The RPO was a treat for those offenses.

Under Reich and Montgomery, the coaching staff’s resident expert on the RPO world, the Colts have made them a staple of their offensive diet. When a team has a back like Jonathan Taylor at the mesh point, the right decision by the quarterback can be lethal.

“We can be as basic as we want to be,” Montgomery said. “Or be as dynamic as we want to be, and really go in a lot of different directions.”

Ryan’s relative lack of experience in the discipline will not hold the Colts back.

He has all the necessary tools.

“You’ve got to have a quick mind, make good decisions and then be accurate with the ball, because it’s a short throw, there’s usually going to be a small window and you’ve got to get it out quick,” Reich said. “Obviously, all those things fit him. That’s why it was like: ‘Hey, you’re going to be good at this.’”

Ryan’s 2021 Falcons tape left no doubt.

Atlanta’s quarterbacks coach, Charles London, played with Montgomery at Duke, and even though Arthur Smith’s offense does not include a lot of RPOs, there were other concepts in the system that highlighted the skills necessary to run them in the Indianapolis offense.

“If you watch some of the throws in his run-action pass game, they translate,” Montgomery said. “Even if he’s not doing a run-pass option, but if you look at some of the run-action passes that he had, you’d almost think he was in the RPO world before, because he was so good with his hands, his fakes were so consistent.”

If the Colts are right about Ryan, the team’s new starting quarterback might actually open up RPO possibilities for the Indianapolis offense.

Former starter Carson Wentz was comfortable in the RPO game, probably more comfortable than any other part of Reich’s playbook — the Colts head coach became an RPO expert while working with Wentz and Doug Pederson in Philadelphia.

But Wentz’s physical gifts and playing style did not match the mental comfort he felt in the RPO world. When Indianapolis evaluated the RPOs the offense ran in 2021, the Colts found themselves lamenting missed opportunities.

“You know, we had some near misses, whether it was accuracy, whether it was timing with routes and accuracy, but we had some big plays that we left out there,” Montgomery said. “We thought we executed best with some of our RPOs in the red zone. The decision-making of Jack (Doyle) made it easy. … And then, when we can use our backs, both of them, in the RPO world, it’s almost a sensory overload for the defense.”

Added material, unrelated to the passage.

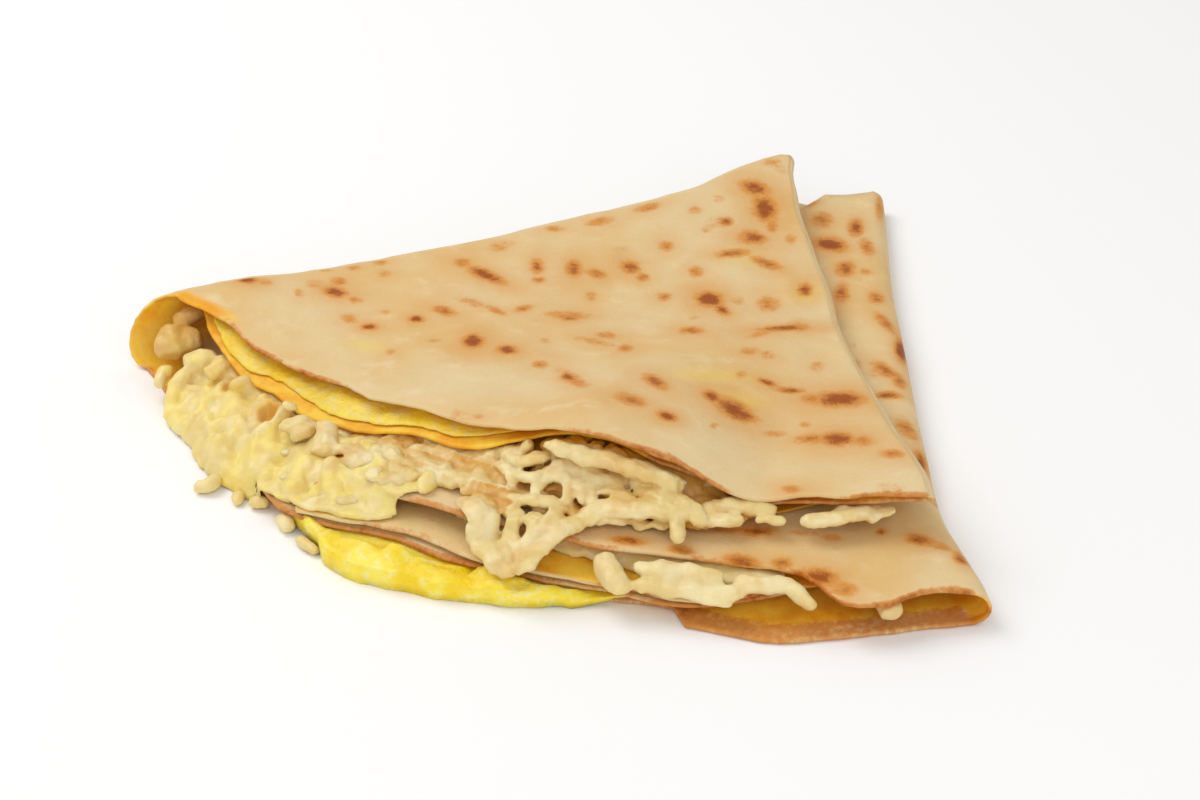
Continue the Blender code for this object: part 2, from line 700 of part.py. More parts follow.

Accuracy is one of Ryan’s calling cards.

The 37-year-old’s lifetime completion percentage of .655 ranks 10th in the history of the NFL.

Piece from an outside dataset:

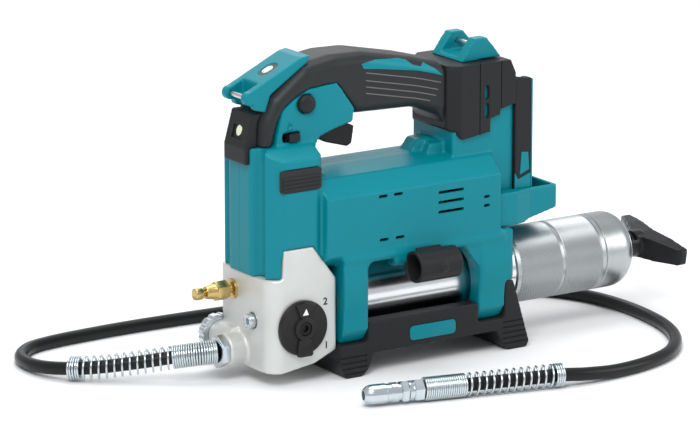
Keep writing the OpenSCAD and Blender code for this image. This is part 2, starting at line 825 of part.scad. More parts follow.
module motor_can() {
    color(steel) difference() {
        cyl_x(-32, 22, 0, motor_z, can_r);
        cyl_x(-29, 19, 0, motor_z, can_r - 2);
        cyl_x(-33, 23, 0, motor_z, 6.5);
        for (a = [0:60:300]) translate([0, 0, motor_z]) rotate([a, 0, 0]) cyl_x(17, 24, 0, 15, 4);
    }
}

module motor_magnets() {
    color([0.3, 0.3, 0.32]) difference() {
        cyl_x(-24, 12, 0, motor_z, can_r - 2 - fit);
        cyl_x(-25, 13, 0, motor_z, 16.5);
        box([-30, -60, motor_z - 3], [20, 60, motor_z + 3]);
    }
}

// Wound rotor on its shaft
module motor_rotor() {
    color([0.72, 0.45, 0.25]) {
        cyl_x(gear_x0 - 1, 36, 0, motor_z, shaft_r);
        difference() {
            cyl_x(-22, 8, 0, motor_z, 15.8);
            for (a = [0:30:330]) translate([0, 0, motor_z]) rotate([a, 0, 0])
                box([-23, -1, 12.5], [9, 1, 17]);
        }
        cyl_x(8, 16, 0, motor_z, 8);
    }
}

module cooling_fan() {
    color(rubber) difference() {
        union() {
            cyl_x(28, 30, 0, motor_z, 21);
            cyl_x(28, 35, 0, motor_z, 5);
            for (a = [0:40:320]) translate([0, 0, motor_z]) rotate([a, 0, 0])
                box([29.5, -0.8, 4], [35, 0.8, 21]);
        }
        cyl_x(20, 40, 0, motor_z, shaft_r);
    }
}

// Bearing rings at the ends of the can and in the gearbox's nose
module motor_bearings() {
    color(steel) {
        for (x = [-32, 19]) difference() {
            cyl_x(x, x + 3, 0, motor_z, 6.5);
            cyl_x(x - 1, x + 4, 0, motor_z, shaft_r + fit);
        }
        difference() {
            cyl_x(case_nose, case_nose + 5, 0, motor_z, 9);
            cyl_x(case_nose - 1, case_nose + 6, 0, motor_z, output_r + fit);
        }
    }
}

// Outline of a spur gear; slack narrows each tooth, for backlash
function gear_outline(n, slack) = [for (i = [0:n - 1], k = [0:5]) let (
        pitch = gear_m * n / 2,
        full = 90 / n,
        radius = [pitch - 1.2 * gear_m, pitch - 0.2 * gear_m, pitch + 0.9 * gear_m,
            pitch + 0.9 * gear_m, pitch - 0.2 * gear_m, pitch - 1.2 * gear_m][k],
        turn = [-1.55, -1.02, -0.42, 0.42, 1.02, 1.55][k] * (full - slack / pitch * 57.3 / 2))
    radius * [cos(360 * i / n + turn), sin(360 * i / n + turn)]];

// A gear about X, with one tooth centre at angle phase from +Z
module gear_x(n, x0, x1, bore, phase, slack) {
    translate([x0, 0, 0]) rotate([0, 90, 0]) rotate([0, 0, phase]) difference() {
        linear_extrude(x1 - x0) polygon(gear_outline(n, slack));
        translate([0, 0, -1]) cylinder(h = x1 - x0 + 2, r = bore);
    }
}

module sun_gear() {
    color(steel) translate([0, 0, motor_z])
        gear_x(sun_n, gear_x0 + 0.5, gear_x0 + gear_w - 0.5, shaft_r, 180 + 180 / sun_n, 0.2);
}

module ring_gear() {
    inside = gear_m * (ring_n / 2);
    color(steel) translate([gear_x0, 0, motor_z]) rotate([0, 90, 0])
        linear_extrude(gear_w) difference() {
            circle(inside + 2.5);
            polygon(ring_hollow());
        }
}

// The ring's hollow is a gear outline with deeper, wider spaces
function ring_hollow() = [for (i = [0:ring_n - 1], k = [0:5]) let (
        pitch = gear_m * ring_n / 2,
        full = 90 / ring_n,
        radius = [pitch - 1.0 * gear_m, pitch - 0.2 * gear_m, pitch + 1.1 * gear_m,
            pitch + 1.1 * gear_m, pitch - 0.2 * gear_m, pitch - 1.0 * gear_m][k],
        turn = [-1.62, -1.18, -0.72, 0.72, 1.18, 1.62][k] * full)
    radius * [cos(360 * i / ring_n + turn), sin(360 * i / ring_n + turn)]];

module planet(i) {
    color(steel) translate([0, 0, motor_z]) rotate([120 * i, 0, 0]) translate([0, 0, planet_c])
        gear_x(planet_n, gear_x0 + 0.5, gear_x0 + gear_w - 0.5, 2.5 + fit, 0, 0.2);
}

module planet_1() { planet(0); }
module planet_2() { planet(1); }
module planet_3() { planet(2); }

carrier_x = gear_x0 - 1;
case_nose = carrier_x - 12;

module planet_carrier() {
    color(steel) {
        cyl_x(carrier_x - 5, carrier_x, 0, motor_z, planet_c + 5);
        cyl_x(cam_x - cam_w / 2 - 4, carrier_x - 4, 0, motor_z, output_r);
        for (i = [0:2]) translate([0, 0, motor_z]) rotate([120 * i, 0, 0])
            cyl_x(carrier_x - 1, gear_x0 + gear_w, 0, planet_c, 2.5);
    }
}

module gearbox_case() {
    color(cast) difference() {
        union() {
            cyl_x(case_nose + 5, gear_x0 + gear_w, 0, motor_z, case_r);
            cyl_x(case_nose, case_nose + 5, 0, motor_z, 14);
        }
        cyl_x(case_nose + 6.5, gear_x0, 0, motor_z, planet_c + 6);
        cyl_x(gear_x0, gear_x0 + gear_w + 1, 0, motor_z, gear_m * ring_n / 2 + 2.5);
        cyl_x(case_nose - 1, case_nose + 5, 0, motor_z, 9);
        cyl_x(case_nose - 1, case_nose + 7, 0, motor_z, output_r + 1);
    }
}

// Eccentric on the output shaft, drawn at the top of its throw
module drive_cam() {
    color(steel) difference() {
        cyl_x(cam_x - cam_w / 2, cam_x + cam_w / 2, 0, motor_z + cam_e, cam_r);
        cyl_x(cam_x - cam_w, cam_x + cam_w, 0, motor_z, output_r);
    }
}

// ---------------------------------------------------------------- pump

module plunger() {
    color(steel) {
        cyl_z(70, plunger_top - 1, cam_x, 0, plunger_r);
        cyl_z(plunger_top - 3, plunger_top, cam_x, 0, 8);
    }
}

module plunger_spring() {
    color(steel) difference() {
        cyl_z(84, plunger_top - 3, cam_x, 0, 8);
        cyl_z(83, plunger_top, cam_x, 0, 6.4);
    }
}

// ---------------------------------------------------------------- barrel

module barrel_tube() {
    color(chrome) difference() {
        cyl_x(spigot_x + 2, barrel_end - 2, 0, barrel_z, barrel_r);
        cyl_x(spigot_x, barrel_end, 0, barrel_z, barrel_r - barrel_wall);
    }
}

module barrel_sleeve() {
    color(steel) difference() {
        cyl_x(sleeve_x, barrel_end, 0, barrel_z, sleeve_r);
        cyl_x(sleeve_x - 1, barrel_end - 2, 0, barrel_z, barrel_r);
        cyl_x(sleeve_x - 1, barrel_end + 1, 0, barrel_z, barrel_r - barrel_wall);
        difference() {
            cyl_x(sleeve_groove - 1, sleeve_groove + 1, 0, barrel_z, sleeve_r + 1);
            cyl_x(sleeve_groove - 2, sleeve_groove + 2, 0, barrel_z, sleeve_r - 0.6);
        }
    }
}

// Domed end cap: a turned profile with a bore for the rod
module barrel_cap() {
    color(steel) translate([barrel_end, 0, barrel_z]) rotate([0, 90, 0]) rotate_extrude()
        polygon([[rod_r + fit, 8], [rod_r + fit, 30], [9, 30], [18, 29.4], [22.5, 28.5], [26, 26],
            [28.4, 22], [sleeve_r, 17], [sleeve_r, 0.8], [sleeve_r - 0.8, 0], [barrel_r - barrel_wall, 0],
            [22, 8]]);
}

piston_x = -84;
rod_end = barrel_end + 44;

module follower_rod() {
    color(steel) cyl_x(piston_x + 2, rod_end, 0, barrel_z, rod_r);
}

module follower_piston() {
    color(rubber) translate([piston_x, 0, barrel_z]) rotate([0, 90, 0]) rotate_extrude()
        polygon([[0, 0], [20, 0], [barrel_r - barrel_wall - 0.3, 3], [barrel_r - barrel_wall - fit, 12],
            [barrel_r - barrel_wall - fit, 18], [barrel_r - 4, 18], [20, 8], [rod_r, 8], [rod_r, 2], [0, 2]]);
}

module follower_spring() {
    color(steel) difference() {
        cyl_x(piston_x + 8, barrel_end + 8, 0, barrel_z, 15);
        cyl_x(piston_x, barrel_end + 20, 0, barrel_z, 13);
    }
}

module tee_handle() {
    x = barrel_end + 32;
    color(charcoal) difference() {
        union() {
            cyl_x(x, x + 20, 0, barrel_z, 10.5);
            translate([x + 22, 0, barrel_z]) rotate([9, 0, 0])
                for (side = [-1, 1]) hull() {
                    sphere(10, $fn = 32);
                    translate([8, side * (tee_l / 2 - 7.5), 0]) sphere(7.5, $fn = 32);
                }
        }
        cyl_x(x - 1, rod_end, 0, barrel_z, rod_r);
    }
}

// ---------------------------------------------------------------- hose

module hose() {
    line = spline(hose_points, 0, len(hose_points) - 1);
    color(rubber) sweep(line, hose_r, 10, outlet_way, -coupler_way);
}

// Where things on the coupler's axis go: along from the end of the hose's guard
module on_coupler_axis() {
    translate([coupler_from[0], coupler_from[1], guard_r]) rotate([0, 0, coupler_turn])
        rotate([0, 90, 0]) children();
}

// Anti-kink springs: one round the first spans, one in front of the coupler
module spring_guards() {
    line = spline(hose_points, 0, guard_spans);
    last = unit(hose_points[guard_spans + 1] - hose_points[guard_spans - 1]);
    color(steel) {
        difference() {
            sweep(line, guard_r, 12, outlet_way, last);
            sweep(concat([line[0] - outlet_way], line, [line[len(line) - 1] + last]),
                hose_r + 0.3, 12, outlet_way, last);
        }
        on_coupler_axis() difference() {
            cylinder(h = coupler_guard_l, r = guard_r);
            translate([0, 0, -1]) cylinder(h = coupler_guard_l + 2, r = hose_r + 0.3);
        }
    }
}

module coupler() {
    from = coupler_guard_l;
    color(chrome) on_coupler_axis() {
        translate([0, 0, from]) cylinder(h = 8, r = 8.5, $fn = 6);
        translate([0, 0, from + 7]) cylinder(h = 6, r = hose_r);
        translate([0, 0, from + 12]) cylinder(h = 6, r = 8.5, $fn = 6);
        translate([0, 0, from + 18]) difference() {
            union() {
                cylinder(h = 24, r = 7.4);
                translate([0, 0, 24]) cylinder(h = 4, r1 = 7.4, r2 = 6);
            }
            translate([0, 0, 12]) cylinder(h = 20, r = 3.4);
        }
    }
}

housing_left();
housing_right();
handle_grip();
nose_panel();
front_strap_bracket();
rear_strap_bracket();
front_strap_pin();
rear_strap_pin();
power_bezel();
power_button();
led_lens();
side_pads();
rear_cover();
battery_block();
battery_terminals();
battery_guard();
base_skid();
skid_inserts();
housing_screws();
pump_head();
outlet_cap();
head_bolts();
barrel_seal();
bleeder_body();
bleeder_stem();
outlet_nut();
selector_dial();
dial_screw();
coupler_holder();
trigger();
trigger_pin();
lock_off_button();
lock_slide();
trigger_switch();
controller_board();
motor_can();
motor_magnets();
motor_rotor();
cooling_fan();
sun_gear();
motor_bearings();
gearbox_case();
ring_gear();
planet_1();
planet_2();
planet_3();
planet_carrier();
drive_cam();
plunger();
plunger_spring();
barrel_tube();
barrel_sleeve();
barrel_cap();
follower_rod();
follower_piston();
follower_spring();
tee_handle();
hose();
spring_guards();
coupler();
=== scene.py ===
# %% [markdown]
# # A cordless grease gun
# The gun stands on the two feet of its skid, with its hose laid round it on the floor. Every piece here is
# made round a fixed frame: the working model of the same gun, whose parts and joints are already right.
# This lesson adds what such a model lacks: moulded edges, castings, springs, knurls and finishes.

# %% Load the frame
import json
import math

import bmesh
import bpy
from mathutils import Matrix, Vector


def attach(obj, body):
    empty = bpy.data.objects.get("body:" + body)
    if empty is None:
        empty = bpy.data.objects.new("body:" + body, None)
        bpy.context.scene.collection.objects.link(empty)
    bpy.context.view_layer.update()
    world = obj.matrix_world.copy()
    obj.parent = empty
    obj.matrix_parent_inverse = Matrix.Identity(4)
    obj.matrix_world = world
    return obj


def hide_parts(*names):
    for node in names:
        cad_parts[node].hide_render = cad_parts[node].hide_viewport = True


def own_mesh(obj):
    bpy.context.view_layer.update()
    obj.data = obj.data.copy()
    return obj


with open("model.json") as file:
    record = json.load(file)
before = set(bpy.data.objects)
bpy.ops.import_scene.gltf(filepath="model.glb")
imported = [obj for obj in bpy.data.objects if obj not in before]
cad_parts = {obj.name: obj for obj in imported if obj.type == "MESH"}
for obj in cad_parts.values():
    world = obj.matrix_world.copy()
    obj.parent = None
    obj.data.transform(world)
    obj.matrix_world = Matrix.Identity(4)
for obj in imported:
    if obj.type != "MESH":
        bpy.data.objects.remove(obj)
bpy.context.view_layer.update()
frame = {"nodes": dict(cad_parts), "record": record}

MM = 0.001
NODES = frame["nodes"]
BODY_OF = {node: body for body, group in frame["record"]["behaviour"]["bodies"].items() for node in group}
SLOT_OF = {part["node"]: part["material_slot"] for part in frame["record"]["subparts"]}

# %% [markdown]
# ## Camera, light and floor
# A long lens from a little above the bench keeps the gun's lines nearly parallel, as a catalogue view does.
# The camera comes first, because the hose has to lie inside what it sees.

# %% Camera
VIEW_AZIMUTH, VIEW_ELEVATION = math.radians(-33), math.radians(14.3)
VIEW_TARGET = Vector((-0.0496, 0, 0.109))
VIEW_DISTANCE = 3.346
LENS = 231.4

toward_camera = Vector((math.sin(VIEW_AZIMUTH) * math.cos(VIEW_ELEVATION),
                        -math.cos(VIEW_AZIMUTH) * math.cos(VIEW_ELEVATION),
                        math.sin(VIEW_ELEVATION)))
camera = bpy.data.objects.new("camera", bpy.data.cameras.new("camera"))
bpy.context.scene.collection.objects.link(camera)
camera.data.lens = LENS
camera.location = VIEW_TARGET + VIEW_DISTANCE * toward_camera
camera.rotation_mode = "QUATERNION"
camera.rotation_quaternion = (-toward_camera).to_track_quat("-Z", "Y")
camera.data.clip_start, camera.data.clip_end = 0.05, 100
bpy.context.scene.camera = camera
print("camera", [round(x, 3) for x in camera.location])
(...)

Another one of Ryan’s strengths, his ability to read defenses and Peyton Manning-like devotion to film study, is also the antidote to the tricks defensive coordinators like to use against teams that live in the RPO world.

“The one thing that people try to do to you in the RPO world is fool you, but we have so many answers, it’s like we’re running all these plays on our terms,” Montgomery said. “We should have an opportunity to go be great at it because of him.”

Indianapolis has studied the RPO world so thoroughly that the Colts have a long database to mine for the plays that fit Ryan and the rest of the team’s offensive talent best.

The Colts will run some of their base RPOs. Reich and Montgomery might also add a few wrinkles that fit specific weapons in the team’s arsenal, resting easily in the knowledge that Ryan can pick them up quickly.

“More so, it’s about trying to find out what Matt’s comfortable with,” Montgomery said. “Some of the stuff that, maybe, one of our new receivers has done before they got here, or with all of this length we have now at tight end, some of the things that we can do to utilize those guys in the offenses we’ve been in.”

The Colts can be as basic as they want to be.

Or they can get creative with a veteran quarterback capable of handling almost anything they throw at him.